If a violin piece were to be generated covering, say, no more than the first 3 octaves then I think it has the potential to be no less attractive than some of the better atonal or 12-tone music. It would certainly be an opportunity for the performer's own creative interpretation – a true tabula rasa to work on, in fact. I look forward to the first posting of such a piece on YouTube by "HenriVieuxtemps" :)

From Mendy Smith
Posted on November 16, 2011 at 2:53 AM
I must be an engineer, I actually enjoyed it in a weird sort of way. I could not anticipate what would come next, so simply listened and stayed in the moment. It is not often I have the opportunity to do just that.
From David Burgess
Posted on November 16, 2011 at 10:28 AM
I'm sufficiently inspired that I'm planning to write a novel composed of random words. ;-)
From Emily Grossman
Posted on November 16, 2011 at 10:32 AM
He brat bought howl rather splurge effecient cowl leather spleen.

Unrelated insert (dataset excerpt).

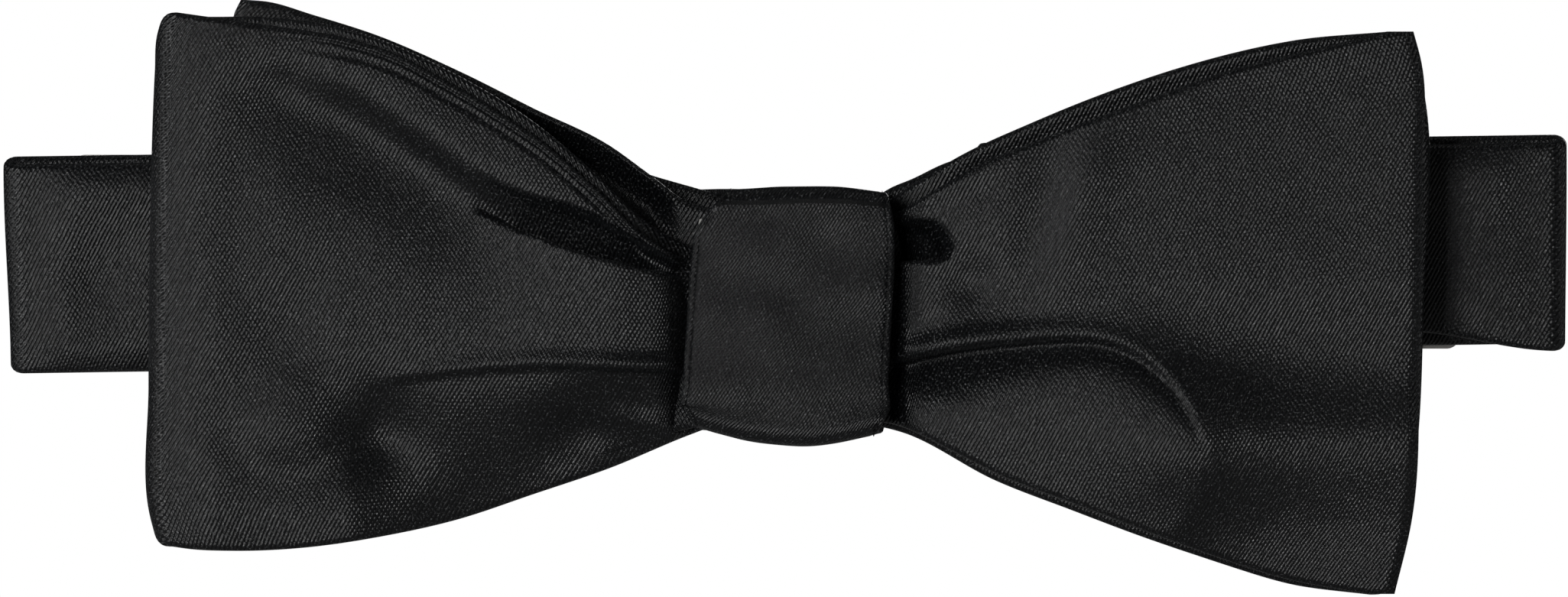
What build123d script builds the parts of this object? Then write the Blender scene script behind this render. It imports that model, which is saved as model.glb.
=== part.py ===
"""A pre-tied dress bow tie with an adjustable neckband, its neckband folded flat behind the bow.

Frame: +X to the right as seen from the front, +Y from the bow towards the neck, +Z up.
The origin is the middle of the knot's back face, which bears on the collar. Sizes are in millimetres.
"""

import os

from build123d import *

os.makedirs("parts", exist_ok=True)

# ---- cloth and thread
silk_thickness = 0.3
interlining_thickness = 0.5
layer_gap = 0.05  # free air between two layers of cloth
thread_diameter = 0.36
thread_clearance = 0.17  # between the waist thread and the cloth on each side of it
wrap_clearance = 0.35  # free air between the knot's wrap and the band inside it

# ---- bow: two blades, each a loop on one side and a sewn end on the other
front_loop_reach = 60.0  # centre to the fold of the front loop, on the left
front_end_reach = 59.2  # centre to the sewn end of the front blade, on the right
back_loop_reach = 60.4  # centre to the fold of the back loop, on the right
back_end_reach = 52.0  # centre to the sewn end of the back blade, on the left
left_top, left_bottom = 28.0, -22.0  # wing tips of the front loop
right_top, right_bottom = 26.4, -26.0  # wing tips of the front blade's end and of the back loop
back_top, back_bottom = 29.6, -20.0  # wing tips of the back blade's end
waist_half_height = 10.4  # the gathered middle, under the knot
wing_fullness = 0.75  # share of a tip's height that a wing's edge keeps half way in
loop_depth = 4.8  # from one run of a loop to the other, at its fold
front_loop_swell, back_loop_swell = 1.0, -0.6  # how far a loop's front run bows out half way
ply_step = 1.5  # one gathered ply to the next, under the knot
front_end_flare, back_end_flare = -3.4, 0.8  # how far a sewn end stands off the waist, along Y
interlining_inset = 1.6  # from a blade's edge to its interlining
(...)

(No, I didn't use a formula, so there's bound to be some random association in there.)

I think you should invest in a program to speed your progress. Then you could boast authentic ping technology. That kind of stuff sells.

From David Burgess
Posted on November 16, 2011 at 11:29 AM
"He brat bought howl rather splurge effecient cowl leather spleen."
_______________

I agree, and am deeply moved.

From Sean Gillia
Posted on November 16, 2011 at 2:25 PM
I think Joyce might have been using that program when he wrote Finnegans Wake:

Hark!
Tolv two elf kater ten (it can't be) sax.
Hork!
Pedwar pemp foify tray (it must be) twelve.
And low stole o'er the stillness the heartbeats of sleep.